The paper proceeds as follows. First, we review centrality measures at
the individual level. Then we present methods for measuring centrality
at the group level. After that, we present a greedy search algorithm for
selecting key players and outline the basic structure and the usage of
the main function `kpset`

in package *keyplayer*. To illustrate the
methods and the usage of the package, we use a simulated network as well
as an empirical example based on the friendship network among managers
in a company. Last, we summarize and point out directions for improving
the package in the future.

We first review the definitions of centrality measures at the individual level. For conciseness, we provide the definitions based on weighted networks, where the weight of a tie takes a continuous value and usually measures the strength of the connection between two nodes. The definitions naturally incorporate binary networks where the weight of a tie can only be one or zero, indicating the presence or absence of a connection (Freeman 1978; Wasserman and Faust 1994; Butts 2008b).

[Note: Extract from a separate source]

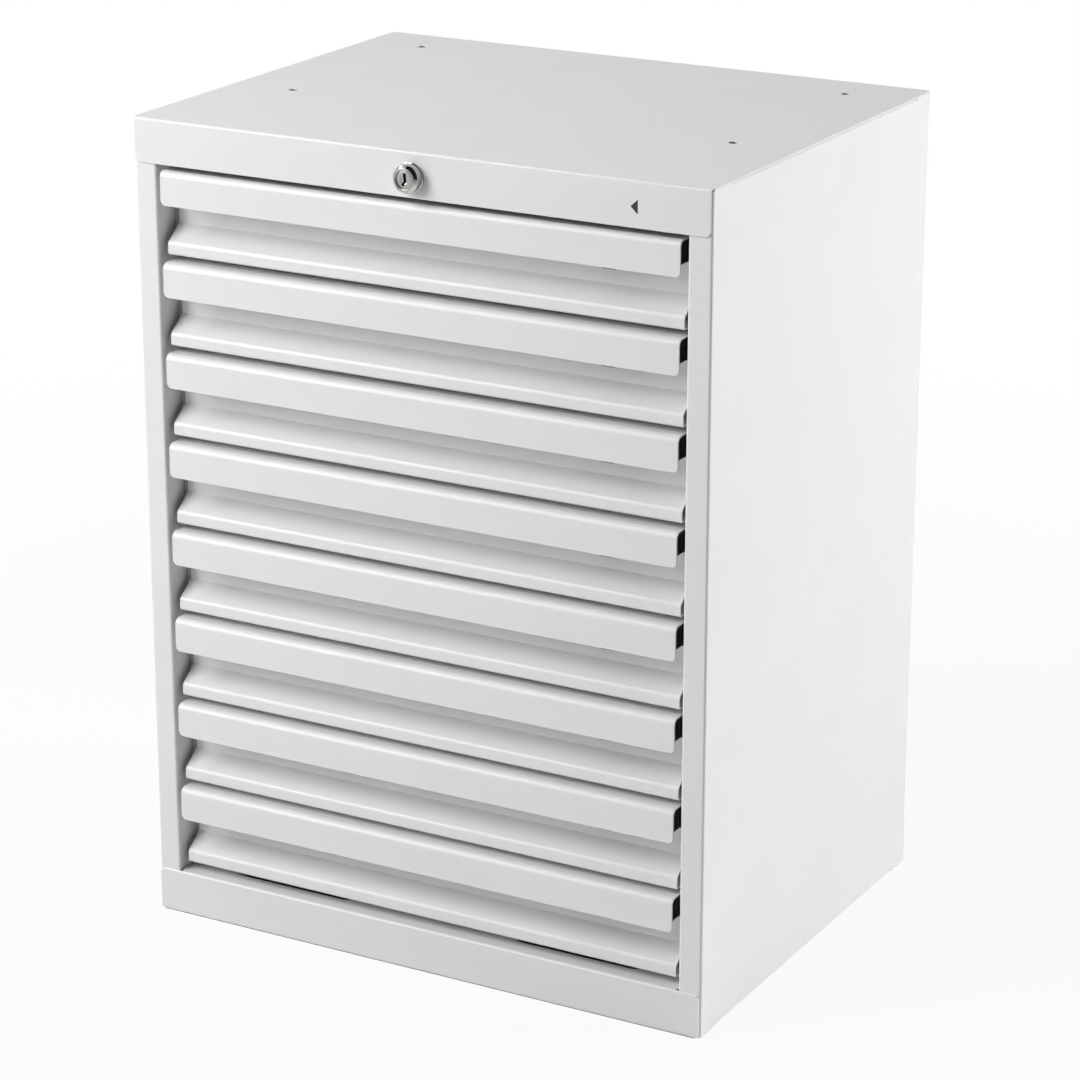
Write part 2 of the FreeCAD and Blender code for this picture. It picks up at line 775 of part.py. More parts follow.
def lock_rod():
    """Rod from the plug to the rear, with a crank whose pin works the lock bar."""
    rod = round_bar(rod_radius, (lock_rod_start, crank_rear), 0, lock_height)
    pin_x = crank_radius * math.cos(half_swing)
    pin_z = lock_height + crank_lift
    arm_length = (-crank_width / 2, crank_radius + crank_width / 2)
    arm = block(arm_length, (crank_front, crank_rear), (-crank_width / 2, crank_width / 2))
    arm.rotate(FreeCAD.Vector(0, 0, 0), FreeCAD.Vector(0, 1, 0), -crank_swing / 2)
    arm.translate(FreeCAD.Vector(0, 0, lock_height))
    pin = round_bar(crank_pin_radius, (crank_front, lock_bar_rear), pin_x, pin_z)
    return rod.fuse([arm, pin]).removeSplitter()


def lock_rod_bracket():
    """Angle under the top plate that carries the rear end of the lock rod."""
    half_sheet = case_sheet / 2
    plate = crank_front - rod_bracket_before_crank
    profile = [
        (plate, lock_height - rod_bracket_width / 2),
        (plate, under_top - half_sheet),
        (plate - rod_bracket_foot, under_top - half_sheet),
    ]
    section = folded_section(profile, [0], case_sheet, in_side_view)
    section.translate(FreeCAD.Vector(-rod_bracket_width / 2, 0, 0))
    bracket = section.extrude(FreeCAD.Vector(rod_bracket_width, 0, 0))
    bore = round_bar(rod_radius + plug_clearance, (plate - case_sheet, plate + case_sheet), 0, lock_height)
    return bracket.cut(bore)


def lock_bar():
    """Flat bar down the back, with a cross slot for the crank pin and a peg over each drawer's lug."""
    across = (lock_bar_x - lock_bar_width / 2, lock_bar_x + lock_bar_width / 2)
    pin_height = lock_height + crank_lift
    low = drawer_floor(drawer_count - 1) + lug_height
    high = pin_height + crank_pin_radius + yoke_clearance + case_sheet
    bar = block(across, (lock_bar_front, lock_bar_rear), (low, high))
    half_slot = crank_pin_radius + yoke_clearance
    slot_x = (crank_radius * math.cos(half_swing) - half_slot, crank_radius + half_slot)
    slot_y = (lock_bar_front - cut_over, lock_bar_rear + cut_over)
    bar = bar.cut(block(slot_x, slot_y, (pin_height - half_slot, pin_height + half_slot)))
    pegs = []
    peg_x = (lock_bar_x - peg_width / 2, lock_bar_x + peg_width / 2)
    for index in range(drawer_count):
        tip = drawer_floor(index) + lug_height + peg_lift
        finger = block(peg_x, (peg_front, peg_front + peg_thickness), (tip, tip + peg_length + peg_thickness))
        arm_z = (tip + peg_length, tip + peg_length + peg_thickness)
        pegs += [finger, block(peg_x, (peg_front, lock_bar_front), arm_z)]
    return bar.fuse(pegs).removeSplitter()


def lock_bar_guides():
    """Three staples on the back panel, in which the lock bar slides."""
    half_sheet = guide_sheet / 2
    foot = back_inside - half_sheet
    web = lock_bar_front - sheet_gap - half_sheet
    wall = lock_bar_width / 2 + sheet_gap + half_sheet
    plan = [
        (lock_bar_x - wall - guide_foot, foot),
        (lock_bar_x - wall, foot),
        (lock_bar_x - wall, web),
        (lock_bar_x + wall, web),
        (lock_bar_x + wall, foot),
        (lock_bar_x + wall + guide_foot, foot),
    ]
    guides = []
    for index in (0, drawer_count // 2, drawer_count - 1):
        section = folded_section(plan, [0] * 4, guide_sheet, in_plan)
        middle = drawer_floor(index) + lug_height + guide_above_lug
        section.translate(FreeCAD.Vector(0, 0, middle - guide_height / 2))
        guides.append(section.extrude(FreeCAD.Vector(0, 0, guide_height)))
    return Part.makeCompound(guides)


def build_case():
    panel = side_panel()
    save("left_side_panel", mirrored(panel))
    save("right_side_panel", panel.cut(jamb_slots()))
    save("top_panel", top_panel())
    save("base_panel", base_panel())
    save("back_panel", back_panel())
    save("base_channel", base_channel())
    uprights = slide_uprights()
    save("slide_uprights_right", uprights)
    save("slide_uprights_left", mirrored(uprights))


def build_drawers():
    """One drawer is made on the ground plane and set at each drawer's height."""
    front_piece = drawer_front()
    box = drawer_box()
    latch = drawer_latch()
    cabinet_member, middle_member, drawer_member = slide_members()
    fixed_members = []
    for index in range(drawer_count):
        up = FreeCAD.Vector(0, 0, drawer_floor(index))
        name = "drawer_" + str(index + 1)
        save(name + "_front", front_piece.translated(up))
        save(name + "_box", box.translated(up))
        save(name + "_latch", latch.translated(up))
        runner = drawer_member.translated(up)
        save(name + "_slide_runners", Part.makeCompound([runner, mirrored(runner)]))
        middle = middle_member.translated(up)
        save(name + "_slide_middles", Part.makeCompound([middle, mirrored(middle)]))
        fixed_members.append(cabinet_member.translated(up))
    fixed = Part.makeCompound(fixed_members)
    save("slide_cabinet_members_right", fixed)
    save("slide_cabinet_members_left", mirrored(fixed))


def build_lock():
    save("lock_housing", lock_housing())
    save("lock_plug", lock_plug())
    save("lock_nut", lock_nut())
    save("lock_rod", lock_rod())
    save("lock_rod_bracket", lock_rod_bracket())
    save("lock_bar", lock_bar())
    save("lock_bar_guides", lock_bar_guides())


os.makedirs("parts", exist_ok=True)
build_case()
build_drawers()
build_lock()
print("drawer pitch", round(drawer_pitch, 2), "lock bar travel", round(lock_bar_travel, 2))
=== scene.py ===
# %% [markdown]
# # A van drawer cabinet
# A white steel cabinet with eight latching drawers and one lock, as it is bolted into a van. Nearly all of it
# is sheet steel that was cut flat, folded and powder coated. So the lesson is about folded sheet: how a fold
# looks, why a cut edge catches the light, and how a semi-gloss coat answers soft light.
# The measured part comes first, as a frame that stays where it is. Everything else is fitted to it.

import json
import math
import bmesh
import bpy
from mathutils import Matrix, Vector

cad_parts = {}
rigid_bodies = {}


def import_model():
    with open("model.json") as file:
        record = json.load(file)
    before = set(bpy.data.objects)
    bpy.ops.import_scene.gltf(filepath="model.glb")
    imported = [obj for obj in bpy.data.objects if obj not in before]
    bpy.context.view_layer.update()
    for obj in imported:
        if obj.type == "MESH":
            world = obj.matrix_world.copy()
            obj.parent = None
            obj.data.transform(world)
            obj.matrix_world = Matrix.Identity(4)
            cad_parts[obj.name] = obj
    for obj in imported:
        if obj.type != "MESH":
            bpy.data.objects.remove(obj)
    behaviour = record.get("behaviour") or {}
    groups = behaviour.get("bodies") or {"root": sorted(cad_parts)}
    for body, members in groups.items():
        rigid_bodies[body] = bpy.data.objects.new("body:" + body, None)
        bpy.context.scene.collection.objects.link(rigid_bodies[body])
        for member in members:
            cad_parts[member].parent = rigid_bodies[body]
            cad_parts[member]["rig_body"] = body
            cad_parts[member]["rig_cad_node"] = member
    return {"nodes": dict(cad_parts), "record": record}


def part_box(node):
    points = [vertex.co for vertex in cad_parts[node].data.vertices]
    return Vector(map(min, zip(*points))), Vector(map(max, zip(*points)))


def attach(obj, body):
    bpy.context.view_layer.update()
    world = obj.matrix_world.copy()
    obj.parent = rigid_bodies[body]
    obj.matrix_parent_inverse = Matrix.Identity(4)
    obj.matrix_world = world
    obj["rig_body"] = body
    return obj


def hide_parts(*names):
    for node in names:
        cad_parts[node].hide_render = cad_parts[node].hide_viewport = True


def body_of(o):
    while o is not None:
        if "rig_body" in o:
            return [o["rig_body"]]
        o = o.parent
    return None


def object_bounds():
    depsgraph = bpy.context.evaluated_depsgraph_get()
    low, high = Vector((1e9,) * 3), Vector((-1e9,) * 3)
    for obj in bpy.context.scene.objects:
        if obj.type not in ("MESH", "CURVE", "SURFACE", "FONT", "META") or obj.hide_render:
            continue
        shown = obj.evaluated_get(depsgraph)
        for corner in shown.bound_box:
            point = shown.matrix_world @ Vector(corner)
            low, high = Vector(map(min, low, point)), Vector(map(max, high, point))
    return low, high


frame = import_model()
measured_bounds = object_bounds()
mm = 0.001
drawer_count = sum(name.startswith("drawer_") and name.endswith("_front") for name in frame["nodes"])
slot_of = {entry["node"]: entry["material_slot"] for entry in frame["record"]["subparts"]}
print("nodes", len(frame["nodes"]), "drawers", drawer_count)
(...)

Figure 1 shows an example of a simulated network. On the
left is the adjacency matrix of the network. On the right is the network
graph. Thinking of it as a friendship network, we can see that the
strength of friendship between node 1 and node 3 is conceived
differently by node 1 and node 3. The former assigns it a weight of 3
while the latter assigns it a weight of 1. We will use this example to
illustrate the centrality measures. Calculations of four centrality
measures (i.e., degree, closeness, betweenness, and eigenvector
centralities) at the individual level are done using the *sna* package
(Butts 2008b). Calculations of four other individual level centralities and
all group level centralities are done using our package *keyplayer*. We
would like to clarify at this point that our package does not depend on
*sna*. We use *sna* here just for the sake of the example.

\[W=\begin{bmatrix} 0 & 1 & 3 & 0 & 0 \\ 0 & 0 & 0 & 4 & 0 \\ 1 & 1 & 0 & 2 & 0 \\ 0 & 0 & 0 & 0 & 3 \\ 0 & 2 & 0 & 0 & 0 \\ \end{bmatrix}\] |